14.50 (i)(ii), except as noted at Findings 61, 73 and 74.

 

     4. That the Board has documented the need for and  reasonableness  of  its

proposed rules with an affirmative presentation of facts in the  record  within

the meaning of Minn.  Stat.  14.14, subd. 2 and 14.50 (iii), except  as  noted

at Findings 30 and 77.

 

     5.  That the amendments and additions to the proposed rules which were

suggested by the Board after publication of the proposed rules in the State

Register do not result in rules which are substantially different from the

proposed rules as published in the State Register within the meaning  of  Minn.
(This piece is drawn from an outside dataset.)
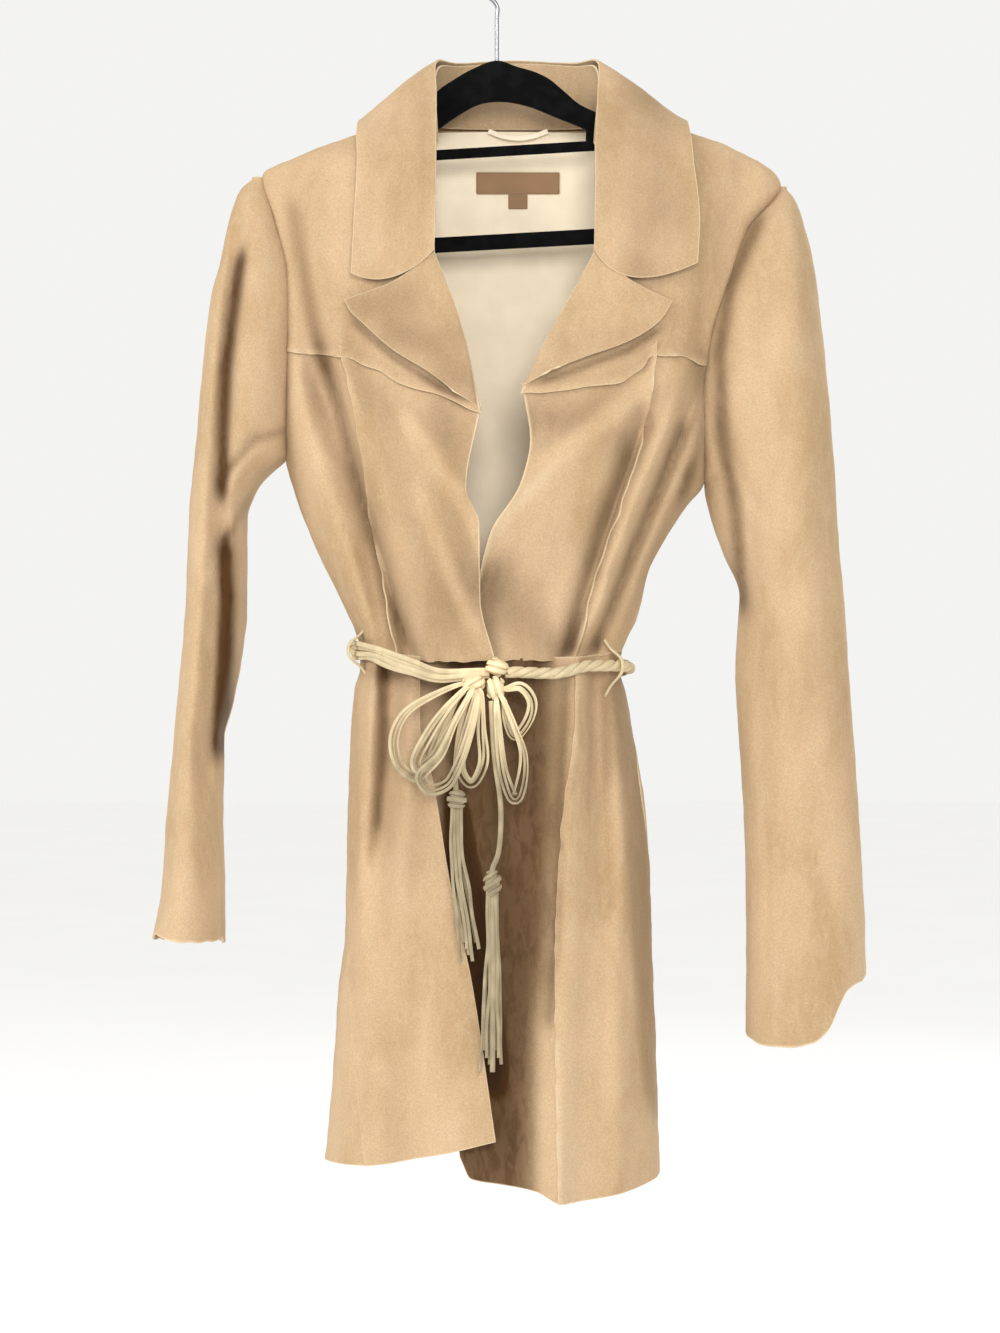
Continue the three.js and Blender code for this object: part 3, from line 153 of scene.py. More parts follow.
SKIRT_L_FOLDS = [
    ([(-30, -600), (-12, -780), (-2, -990)], -15, 30),
    ([(66, -580), (58, -680), (49, -990)], 8, 12),
    ([(78, -580), (80, -660), (84, -760)], -9, 9),
    ([(96, -590), (98, -760), (94, -990)], 6, 14),
    ([(20, -580), (22, -640), (24, -720)], 3, 6),
    ([(40, -576), (34, -640), (28, -780)], -4, 8),
    ([(112, -600), (112, -720), (112, -900)], -3.5, 8),
]
BACK_FOLDS = [
    ([(-70, -470), (-58, -570), (-66, -720)], -8, 16),
    ([(70, -460), (56, -570), (70, -740)], -8, 16),
    ([(0, -540), (4, -700), (0, -980)], 6, 26),
    ([(-110, -600), (-104, -760), (-112, -960)], 5, 22),
    ([(108, -600), (100, -780), (108, -960)], 5, 22),
]

# Seams and edges of each front seen from the front, as x and z, and the fold where the fronts cross
FRONTS = {
    "r": {
        "yoke": [(-167, -328), (-134, -332), (-106, -339), (-74, -356), (-49, -364), (-32, -370),
                 (-13, -381)],
        "neck": [(-86, -153), (-62, -172), (-51, -202), (-49, -254), (-34, -294), (-22, -336), (-13, -381)],
        "edge": [(-13, -381), (-24, -442), (-14, -469), (-13, -529), (-2, -573)],
        "princess": [(-119, -335), (-110, -372), (-102, -424), (-99, -462), (-87, -514), (-76, -570)],
        "shoulder": [(-96, -153), (-125, -200), (-124, -270)],
        "waist": [(-110, -564), (-76, -570), (-45, -574), (-2, -573)],
        "crossing": ([(-13, -400), (-16, -500), (-8, -572)], 4, 22),
    },
    "l": {
        "yoke": [(20, -364), (45, -362), (74, -358), (99, -354), (113, -344), (122, -334), (142, -333),
                 (169, -340)],
        "neck": [(118, -153), (92, -172), (79, -202), (76, -254), (56, -294), (37, -328), (20, -364)],
        "edge": [(20, -364), (26, -403), (18, -438), (-6, -478), (-18, -529), (-29, -573)],
        "princess": [(122, -334), (118, -368), (111, -404), (96, -449), (73, -516), (58, -573)],
        "shoulder": [(136, -153), (150, -200), (140, -270)],
        "waist": [(-29, -573), (16, -573), (58, -573), (78, -570), (101, -567)],
        "crossing": ([(18, -440), (-18, -529), (-29, -572)], -9, 22),
    },
}
# Lines of the waist and the skirt, as x and z; the back's are heights in even steps
SKIRT_TOP_R = [(-109, -564.8), (-76, -570.8), (-60, -573)]
SKIRT_TOP_L = [(-35, -573.6), (16, -573.6), (64, -573), (101, -567.6)]
SKIRT_EDGE_R = [(-60, -573), (-60, -622), (-49, -674), (-37, -745), (-19, -828), (-1, -948)]
SKIRT_EDGE_L = [(-35, -573.6), (-35, -685), (-32, -826), (-27, -965)]
SKIRT_SIDE_R = [(-109, -564.8), (-116, -640), (-118, -790), (-110, -882), (-101, -969)]
SKIRT_SIDE_L = [(101, -567.6), (110, -642), (122, -744), (127, -896), (130, -984)]
SKIRT_SEAM_L = [(64, -573), (64, -615), (53, -707), (48, -818), (50, -996)]
HEM_R = [(-101, -969), (-60, -962), (-1, -948)]
HEM_L = [(-27, -965), (-20, -979), (31, -988), (50, -996), (101, -990), (130, -984)]
NECK_SEAM_BACK = [-153, -147, -146.5, -147, -153]
WAIST_BACK = [-567, -570, -572, -570, -564]
SKIRT_TOP_BACK = [-567.5, -570.5, -572.5, -570.5, -564.5]
HEM_BACK = [-984, -978, -974, -968, -962]

# Sleeve sections: height z, inner and outer x, half the front to back width, and the middle's y
SLEEVE_R = [
    (-192, -188, -196, 8, 0), (-198, -187, -203, 13, 0), (-207, -184, -208, 21, 0),
    (-222, -180, -213, 30, 0), (-240, -175, -217, 37, 0), (-259, -170, -221, 42, 0),
    (-287, -168, -228, 48, 0), (-351, -167, -236, 54, 0), (-414, -169, -241, 56, 0),
    (-424, -180, -242, 56, 0), (-436, -191, -243, 56, 0), (-461, -200, -245, 55, 1),
    (-536, -201, -249, 52, 6), (-577, -206, -252, 51, 6), (-610, -212, -255, 51, 4),
    (-639, -219, -257, 51, 0), (-699, -219, -262, 54, -7), (-750, -217, -265, 58, -12),
    (-803, -217, -274, 62, -16),
]
SLEEVE_L = [
    (-200, 224, 232, 8, 0), (-206, 219, 237, 14, 0), (-215, 213, 241, 22, 0), (-231, 202, 245.5, 32, 0),
    (-255, 191, 252, 38, 0),
    (-327, 169, 261, 46, 0), (-376, 165, 266, 48, 0), (-431, 166, 270, 48, 0), (-468, 173, 272, 46, 0),
    (-492, 182, 274, 44, 1), (-523, 194, 277, 42, 2), (-579, 191, 281, 40, 2), (-654, 195, 286, 40, 0),
    (-737, 198, 291, 43, -4), (-802, 199, 293, 47, -8), (-880, 198, 293, 52, -12),
]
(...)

Stat.  14.15, subd. 3, and Minn.  Rule 1400.1000, subp.  I and 1400.1100.

 

     6. That the Administrative Law Judge has suggested action  to  correct  the

defects cited in Conclusions 3 and 4, as noted at Findings 30, 73, 74  and  77.

 

     7. That due to Conclusions 2, 3, 4 and 6, this Report  has  been  submitted

to the Chief Administrative Law Judge for his approval pursuant to  Minn.  Stat.

 14.15, subd. 3.

 

     B.  That any Findings which might properly be termed  Conclusions  and  any

Conclusions which might properly be termed Findings are hereby  adopted  as

such .

 

     9. That a finding or conclusion of need and reasonableness  in  regard  to

any particular rule subsection does not preclude and should not  discourage  the

Board from further modification of the proposed rules based upon an

examination of the public comments, provided that no substantial change is

made from the proposed rules as originally published, and provided that the

rule finally adopted is based upon facts appearing in this rule hearing

record.

 

     Based upon the foregoing Conclusions, the Administrative Law  Judge  makes

the following:

 

 

 

                                     -34-

 


                                  RECOMMENDATION

 

     It is hereby recommended that the proposed rules be adopted except where

specifically otherwise noted above.

 

Dated this 11th  day of February, 1993.

 

 

 

                                          ALLAN W. KLEIN

                                          Administrative Law Judge

 

 

Reported:  Tape Recorded; Transcript Prepared.

 

 

                                    MEMORANDUM

 

     It should be stressed that this Report  deals  with  legal  questions,  not

policy ones.   The only way a policy question is discussed  is  in  the  context  of

whether or not the Board has demonstrated the  need  for  and  reasonableness  of

its proposed rules.    Therefore, a person should not look  to  this  Report  for

policy guidance.    The fact that a rule is found to be  reasonable  does  not  mean

that it is the "best rule" from a policy standpoint.      It may or may not  be  the

best rule.   Policy decisions are left for the Legislature and the Board.        Many

of the  written  submissions and some of the oral statements at the hearings

suggested  that  people thought the Administrative Law Judge would force the

Board to  adopt  whatever rule the Judge thought was the best one.  That is not

the case, and it should be clear that the only question which has been

answered with regard to policy is whether or not  the  Board  has  justified  its

policy choices as reasonable.    There is a "range  of  reasonableness"  that  is

broad enough to include many different ideas of how a rule ought to read.  So

long as the Board's proposal is within that range,  the  Judge  will  declare  it

to be reasonable.

 

     There were numerous suggestions for improvements  in  the  rule  which  are

not mentioned in this Report.    This is because discussing them was not

necessary to determine the reasonableness of  the  Board's  rule.  Many  of  them

are, however, desirable changes and, to the extent  the  Board  staff  has  time,

it would be worthwhile to review the record (particularly the written

submissions) to determine which of them it thinks improve the clarity or

working of the rule.    As noted in the final conclusion, there are limitations

on this process , but there is still a great deal of room for the Board to take

advantage of the comments.

 

 

                                      A.W.K.